The TPI goal is to include type traits that impact profitability of the animal. This index heavily emphasizes PTA protein with no direct weight on PTA milk. However, selection for fat and protein yields tends to increase milk yield as well.
Distribution of Genetic Information
Genetic evaluations are released in February, May, August, and November. Information from a minimum of 10 daughters is required for release of a bull evaluation. Numbers of AI bulls with U.S. evaluations distributed are shown in Figure 3 by birth year. To minimize the size of files with cow evaluations, only cows born in the preceding 15 years and dams born in the preceding 20 years have their U.S. evaluations distributed (Figure 4). In both Figures 3 and 4, the counts drop for recent years because most animals born in those years have not been evaluated yet.
Figure 3. Numbers of AI bulls with evaluations distributed in the United States by birth year of bull.
Figure 4. Numbers of cows with evaluations distributed in the United States by birth year of cow.
To minimize costs associated with upkeep and shipment of magnetic media, the internet is the primary method of distribution for U.S. genetic evaluations. Evaluation data are provided in several files and formats to accommodate the needs of users. Most evaluation files (both general access and organization-specific) are available for downloading in a compressed, password-protected format before release day to reduce electronic transfer congestion on release day. The password to access the files is provided on release day. Password-protected sites are provided to individual AI organizations for files of bull and daughter evaluations. Other bull owners are mailed reports for their bulls. Large files of cow evaluations are copied to magnetic tape and delivered by overnight courier services to some breed registry societies and dairy records processing centers.
Updated evaluations from Interbull are made available in February and August on release day after determining whether the U.S. or Interbull evaluation is to be considered official in the United States. An Interbull evaluation is official if the U.S. evaluation has a reliability of less than 80% and the Interbull reliability is greater than the U.S. reliability by 5% or more (VanRaden et al., 1997).

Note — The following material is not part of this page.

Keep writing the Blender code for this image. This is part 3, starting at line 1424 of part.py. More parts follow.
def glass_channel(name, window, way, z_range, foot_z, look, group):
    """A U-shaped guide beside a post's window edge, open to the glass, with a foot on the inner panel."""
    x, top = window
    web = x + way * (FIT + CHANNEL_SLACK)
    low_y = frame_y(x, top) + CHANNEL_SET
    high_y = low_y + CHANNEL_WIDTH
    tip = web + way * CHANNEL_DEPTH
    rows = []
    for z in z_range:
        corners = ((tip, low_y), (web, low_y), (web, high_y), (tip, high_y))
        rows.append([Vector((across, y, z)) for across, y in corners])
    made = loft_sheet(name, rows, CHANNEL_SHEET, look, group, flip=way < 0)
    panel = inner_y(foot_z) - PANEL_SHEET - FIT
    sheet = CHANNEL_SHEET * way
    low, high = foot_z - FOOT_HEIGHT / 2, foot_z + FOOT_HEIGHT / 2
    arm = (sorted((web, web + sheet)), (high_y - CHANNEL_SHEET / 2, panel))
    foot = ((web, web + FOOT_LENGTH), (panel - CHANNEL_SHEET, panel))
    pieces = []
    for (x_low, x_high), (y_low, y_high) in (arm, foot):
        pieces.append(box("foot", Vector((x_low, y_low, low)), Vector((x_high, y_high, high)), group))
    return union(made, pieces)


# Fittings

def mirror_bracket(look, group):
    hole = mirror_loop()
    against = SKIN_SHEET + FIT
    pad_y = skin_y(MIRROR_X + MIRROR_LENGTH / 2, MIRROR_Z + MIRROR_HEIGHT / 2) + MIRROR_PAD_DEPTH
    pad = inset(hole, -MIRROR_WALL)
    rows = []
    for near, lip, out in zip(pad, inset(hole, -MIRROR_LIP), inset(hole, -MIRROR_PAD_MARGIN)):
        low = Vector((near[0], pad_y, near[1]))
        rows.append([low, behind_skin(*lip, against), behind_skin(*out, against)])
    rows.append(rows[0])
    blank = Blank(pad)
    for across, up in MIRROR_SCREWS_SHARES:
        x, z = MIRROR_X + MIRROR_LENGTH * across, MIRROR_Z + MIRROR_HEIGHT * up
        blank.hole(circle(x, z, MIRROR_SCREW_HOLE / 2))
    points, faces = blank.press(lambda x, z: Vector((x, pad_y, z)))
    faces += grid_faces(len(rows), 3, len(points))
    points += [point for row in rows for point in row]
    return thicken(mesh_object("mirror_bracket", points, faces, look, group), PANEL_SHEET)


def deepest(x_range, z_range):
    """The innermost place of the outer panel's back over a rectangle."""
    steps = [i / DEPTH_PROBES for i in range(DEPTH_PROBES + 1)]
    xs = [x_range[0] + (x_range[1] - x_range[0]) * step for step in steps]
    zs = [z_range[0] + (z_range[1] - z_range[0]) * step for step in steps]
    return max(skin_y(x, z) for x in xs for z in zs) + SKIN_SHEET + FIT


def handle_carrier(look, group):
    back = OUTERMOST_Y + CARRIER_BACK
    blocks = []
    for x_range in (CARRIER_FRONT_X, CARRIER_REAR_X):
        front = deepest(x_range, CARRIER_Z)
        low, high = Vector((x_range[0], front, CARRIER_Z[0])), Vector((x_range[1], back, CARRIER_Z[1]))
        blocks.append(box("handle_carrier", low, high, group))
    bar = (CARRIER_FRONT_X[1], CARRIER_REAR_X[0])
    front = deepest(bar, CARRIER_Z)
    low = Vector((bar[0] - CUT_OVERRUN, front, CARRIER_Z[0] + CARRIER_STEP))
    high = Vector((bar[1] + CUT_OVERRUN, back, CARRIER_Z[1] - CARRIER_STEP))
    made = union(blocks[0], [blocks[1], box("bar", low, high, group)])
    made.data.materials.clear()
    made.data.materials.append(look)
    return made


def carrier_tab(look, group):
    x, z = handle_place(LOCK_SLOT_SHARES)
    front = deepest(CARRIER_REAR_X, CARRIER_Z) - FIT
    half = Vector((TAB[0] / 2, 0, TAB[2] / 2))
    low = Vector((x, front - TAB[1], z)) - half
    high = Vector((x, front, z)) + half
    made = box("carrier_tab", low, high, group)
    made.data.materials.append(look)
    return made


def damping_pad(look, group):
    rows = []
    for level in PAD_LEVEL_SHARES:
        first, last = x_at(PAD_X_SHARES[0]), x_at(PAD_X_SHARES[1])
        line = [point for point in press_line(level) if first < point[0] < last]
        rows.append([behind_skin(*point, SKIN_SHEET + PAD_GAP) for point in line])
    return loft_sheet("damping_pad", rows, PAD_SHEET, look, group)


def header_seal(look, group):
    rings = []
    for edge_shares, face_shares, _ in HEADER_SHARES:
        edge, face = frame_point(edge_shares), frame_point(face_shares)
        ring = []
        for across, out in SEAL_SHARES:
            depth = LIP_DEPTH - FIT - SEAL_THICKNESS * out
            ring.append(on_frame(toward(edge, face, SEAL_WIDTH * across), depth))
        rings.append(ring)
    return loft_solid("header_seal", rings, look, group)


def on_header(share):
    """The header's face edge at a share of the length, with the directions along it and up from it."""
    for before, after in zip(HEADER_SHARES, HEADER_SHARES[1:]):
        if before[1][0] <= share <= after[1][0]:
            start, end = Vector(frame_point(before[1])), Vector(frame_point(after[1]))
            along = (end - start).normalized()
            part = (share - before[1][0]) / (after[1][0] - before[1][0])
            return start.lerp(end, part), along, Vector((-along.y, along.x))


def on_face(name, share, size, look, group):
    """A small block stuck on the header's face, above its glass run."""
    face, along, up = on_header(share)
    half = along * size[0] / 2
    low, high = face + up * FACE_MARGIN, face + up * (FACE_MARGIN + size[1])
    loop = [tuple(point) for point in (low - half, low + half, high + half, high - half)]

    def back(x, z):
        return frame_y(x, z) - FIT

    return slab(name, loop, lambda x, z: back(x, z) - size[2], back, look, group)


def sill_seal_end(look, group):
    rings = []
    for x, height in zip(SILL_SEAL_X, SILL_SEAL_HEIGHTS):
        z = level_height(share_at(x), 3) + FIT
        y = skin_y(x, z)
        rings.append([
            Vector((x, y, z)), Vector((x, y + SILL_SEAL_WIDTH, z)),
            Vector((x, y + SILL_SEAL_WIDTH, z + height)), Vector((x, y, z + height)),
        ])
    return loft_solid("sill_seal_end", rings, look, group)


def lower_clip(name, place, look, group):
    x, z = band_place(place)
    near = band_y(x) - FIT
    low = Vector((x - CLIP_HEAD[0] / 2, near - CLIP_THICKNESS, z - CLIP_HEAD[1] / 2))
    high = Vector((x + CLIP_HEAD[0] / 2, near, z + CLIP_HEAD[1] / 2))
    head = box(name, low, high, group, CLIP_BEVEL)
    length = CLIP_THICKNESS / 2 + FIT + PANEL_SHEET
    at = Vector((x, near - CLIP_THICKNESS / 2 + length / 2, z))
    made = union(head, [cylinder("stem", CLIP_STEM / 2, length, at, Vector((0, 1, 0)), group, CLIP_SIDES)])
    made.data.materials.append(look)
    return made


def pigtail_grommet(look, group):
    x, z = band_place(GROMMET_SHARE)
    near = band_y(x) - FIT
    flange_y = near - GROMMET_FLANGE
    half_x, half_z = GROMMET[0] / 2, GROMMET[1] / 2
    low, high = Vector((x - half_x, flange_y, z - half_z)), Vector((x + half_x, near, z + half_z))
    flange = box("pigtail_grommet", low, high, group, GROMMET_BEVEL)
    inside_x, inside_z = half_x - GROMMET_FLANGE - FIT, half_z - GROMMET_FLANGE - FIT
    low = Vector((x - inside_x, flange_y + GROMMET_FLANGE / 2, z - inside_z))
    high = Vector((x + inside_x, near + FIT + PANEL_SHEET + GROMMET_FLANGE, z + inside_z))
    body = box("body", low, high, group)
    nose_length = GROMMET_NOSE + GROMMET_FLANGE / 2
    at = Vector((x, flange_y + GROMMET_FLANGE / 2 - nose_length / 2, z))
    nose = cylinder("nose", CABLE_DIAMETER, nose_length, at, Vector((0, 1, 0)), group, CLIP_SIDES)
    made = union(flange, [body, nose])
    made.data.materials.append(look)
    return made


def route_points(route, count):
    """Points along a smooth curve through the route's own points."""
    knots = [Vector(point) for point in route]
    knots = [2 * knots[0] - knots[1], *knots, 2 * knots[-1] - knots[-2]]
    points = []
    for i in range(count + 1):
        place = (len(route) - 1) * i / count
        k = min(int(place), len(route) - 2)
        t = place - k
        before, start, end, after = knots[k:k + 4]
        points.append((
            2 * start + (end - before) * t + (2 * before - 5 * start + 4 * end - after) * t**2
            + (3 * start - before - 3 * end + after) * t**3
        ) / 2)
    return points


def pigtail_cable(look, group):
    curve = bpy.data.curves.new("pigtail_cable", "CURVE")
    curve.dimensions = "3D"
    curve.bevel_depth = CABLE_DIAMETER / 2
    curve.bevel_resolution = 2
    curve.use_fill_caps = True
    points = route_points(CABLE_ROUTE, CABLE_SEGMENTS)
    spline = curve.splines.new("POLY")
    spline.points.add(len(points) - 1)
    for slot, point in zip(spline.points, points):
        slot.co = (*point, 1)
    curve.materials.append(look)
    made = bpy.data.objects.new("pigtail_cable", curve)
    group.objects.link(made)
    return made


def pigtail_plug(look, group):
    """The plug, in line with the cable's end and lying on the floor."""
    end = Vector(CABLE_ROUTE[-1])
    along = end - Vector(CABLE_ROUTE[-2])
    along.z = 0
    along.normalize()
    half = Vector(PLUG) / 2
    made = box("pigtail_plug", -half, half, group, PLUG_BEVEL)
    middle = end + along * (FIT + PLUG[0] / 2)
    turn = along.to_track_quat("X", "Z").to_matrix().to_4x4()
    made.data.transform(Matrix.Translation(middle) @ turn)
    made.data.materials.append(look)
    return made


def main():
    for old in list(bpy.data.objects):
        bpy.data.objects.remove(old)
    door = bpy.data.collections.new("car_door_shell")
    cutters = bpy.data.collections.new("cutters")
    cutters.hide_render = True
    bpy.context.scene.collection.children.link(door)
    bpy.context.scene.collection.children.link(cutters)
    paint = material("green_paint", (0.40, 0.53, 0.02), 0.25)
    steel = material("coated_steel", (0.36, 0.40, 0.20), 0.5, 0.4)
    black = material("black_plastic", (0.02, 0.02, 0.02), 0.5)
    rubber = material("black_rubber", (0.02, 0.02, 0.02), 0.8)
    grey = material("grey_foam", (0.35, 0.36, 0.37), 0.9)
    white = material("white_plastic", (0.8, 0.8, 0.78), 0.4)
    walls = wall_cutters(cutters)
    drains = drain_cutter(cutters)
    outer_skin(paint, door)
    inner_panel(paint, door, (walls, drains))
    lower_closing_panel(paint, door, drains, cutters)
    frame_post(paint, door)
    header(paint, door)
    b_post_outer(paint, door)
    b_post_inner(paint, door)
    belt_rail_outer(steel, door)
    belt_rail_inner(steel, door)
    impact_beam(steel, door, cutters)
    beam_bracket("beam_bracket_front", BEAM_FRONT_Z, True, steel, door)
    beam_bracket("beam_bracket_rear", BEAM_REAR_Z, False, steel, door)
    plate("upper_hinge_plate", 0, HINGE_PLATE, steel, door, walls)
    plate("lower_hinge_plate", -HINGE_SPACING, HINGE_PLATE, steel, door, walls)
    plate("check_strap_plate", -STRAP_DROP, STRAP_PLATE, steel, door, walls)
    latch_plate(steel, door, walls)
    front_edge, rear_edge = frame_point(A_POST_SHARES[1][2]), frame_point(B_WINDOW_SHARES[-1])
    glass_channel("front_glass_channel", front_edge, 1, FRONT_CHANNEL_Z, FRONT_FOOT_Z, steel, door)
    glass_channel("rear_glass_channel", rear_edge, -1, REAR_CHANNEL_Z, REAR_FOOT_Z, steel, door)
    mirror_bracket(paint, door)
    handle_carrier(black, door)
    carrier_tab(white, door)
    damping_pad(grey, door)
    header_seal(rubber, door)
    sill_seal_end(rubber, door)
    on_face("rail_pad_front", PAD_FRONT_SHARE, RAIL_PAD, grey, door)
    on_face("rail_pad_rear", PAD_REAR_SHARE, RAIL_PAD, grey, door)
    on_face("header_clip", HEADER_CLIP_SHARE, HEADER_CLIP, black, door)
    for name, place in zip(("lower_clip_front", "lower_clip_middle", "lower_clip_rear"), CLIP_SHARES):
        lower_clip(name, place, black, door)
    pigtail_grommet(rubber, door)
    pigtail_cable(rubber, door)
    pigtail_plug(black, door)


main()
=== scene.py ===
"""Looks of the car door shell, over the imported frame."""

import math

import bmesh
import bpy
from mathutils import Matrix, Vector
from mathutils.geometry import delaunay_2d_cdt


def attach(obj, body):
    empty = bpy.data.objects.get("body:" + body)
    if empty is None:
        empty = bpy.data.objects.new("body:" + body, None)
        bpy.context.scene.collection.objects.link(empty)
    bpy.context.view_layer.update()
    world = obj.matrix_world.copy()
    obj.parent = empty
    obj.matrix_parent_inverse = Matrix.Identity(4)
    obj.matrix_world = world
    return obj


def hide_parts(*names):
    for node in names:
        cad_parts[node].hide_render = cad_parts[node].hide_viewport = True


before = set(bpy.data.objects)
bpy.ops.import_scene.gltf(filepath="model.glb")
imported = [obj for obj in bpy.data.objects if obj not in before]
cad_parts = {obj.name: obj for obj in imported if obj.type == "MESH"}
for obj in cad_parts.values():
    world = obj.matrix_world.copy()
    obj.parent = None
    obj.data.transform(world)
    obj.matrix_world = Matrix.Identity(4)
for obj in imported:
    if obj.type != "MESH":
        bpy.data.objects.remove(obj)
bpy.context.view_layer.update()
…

All genetic evaluation information calculated by the Animal Improvement Program Laboratory is accessible through a web site (http://aipl.arsusda.gov). Individual animal queries are possible, and files with subsets of bull and cow evaluations can be downloaded. Access to additional query functions enables breed registry societies and dairy records processing centers to list all the cows in a cows management group, to display a four-generation pedigree for an animal and its ancestors, and to select evaluation records for groups of cows or for all the cows in groups of herds. These on-line tools enable cooperators to investigate evaluations of individual cows and to acquire genetic information on the cows of new clients. Password-protected areas allow exchange of files specific to cooperating agencies including breed societies, processing centers, and AI organizations. Individual dairy producers also can obtain genetic information from dairy records processing centers and breed registry societies.
The author thanks T.J. Lawlor, Holstein Association USA; N. Gengler, Chargé de Recherches, Fonds National Belge de la Recherche Scientifique; and J.C. Philpot and S.M. Hubbard, Animal Improvement Programs Laboratory, Agricultural Research Service, U.S. Department of Agriculture, for manuscript review.